In some communities the Internet is rejected by the leaders, but not the people (I have kept this example a bit vague because the person involved requested anonymity). A young college graduate from a New Mexico pueblo returned home from his studies in anthropology and multimedia technology. He became the tribal administrator, a position appointed by the tribal council. Other groups in the community had already introduced the Internet in the library, the schools, and the tourist office. However, when my friend tried to bring it into the tribal government, it was rejected. More to the point, he was rejected. When I last saw him in 1996, he said, "Steve, I guess you could say I'm outstanding in my field, because all I'm doing now is raising corn and peppers." In his case, the Internet was seen as an attempt by him to have more influence within the tribe than the council would tolerate.

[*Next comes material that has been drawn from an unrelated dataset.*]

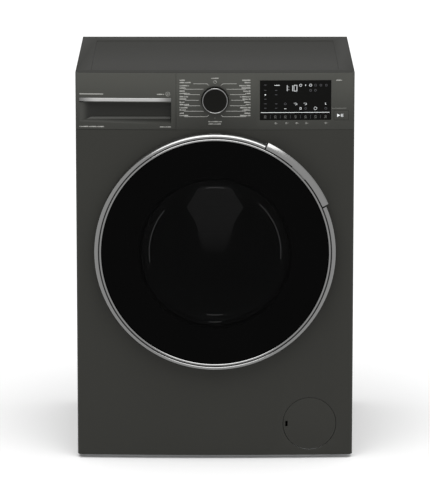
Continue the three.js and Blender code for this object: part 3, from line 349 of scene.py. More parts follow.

Many groups just do not have the resources, access, or time to weigh all the issues I have discussed here and frequently they will act or react as best they can. Perhaps these articles can be a starting point for discussions taking place in other communities as they ponder their future which will embrace, ignore, or try to accommodate the changes being wrought by digital networks. How they are prioritized to meet other needs within the group is worth exploring in the future. The Internet may not be for everyone or for every group, but even those without it will be affected by it, or by the lack of access to it in some form. An excellent in-depth look on the effect of global networking may be found in Manuel Castells' The Rise of the Network Society. Castells argues that this revolution is "...developing in concentric waves, starting from the higher levels of education and wealth, and probably unable to reach large segments of the uneducated masses and poor countries." As evidenced by the articles in this issue, I am somewhat more optimistic given the talents of the people involved in both helping their own culture survive and in harnessing the power of information and communications technology.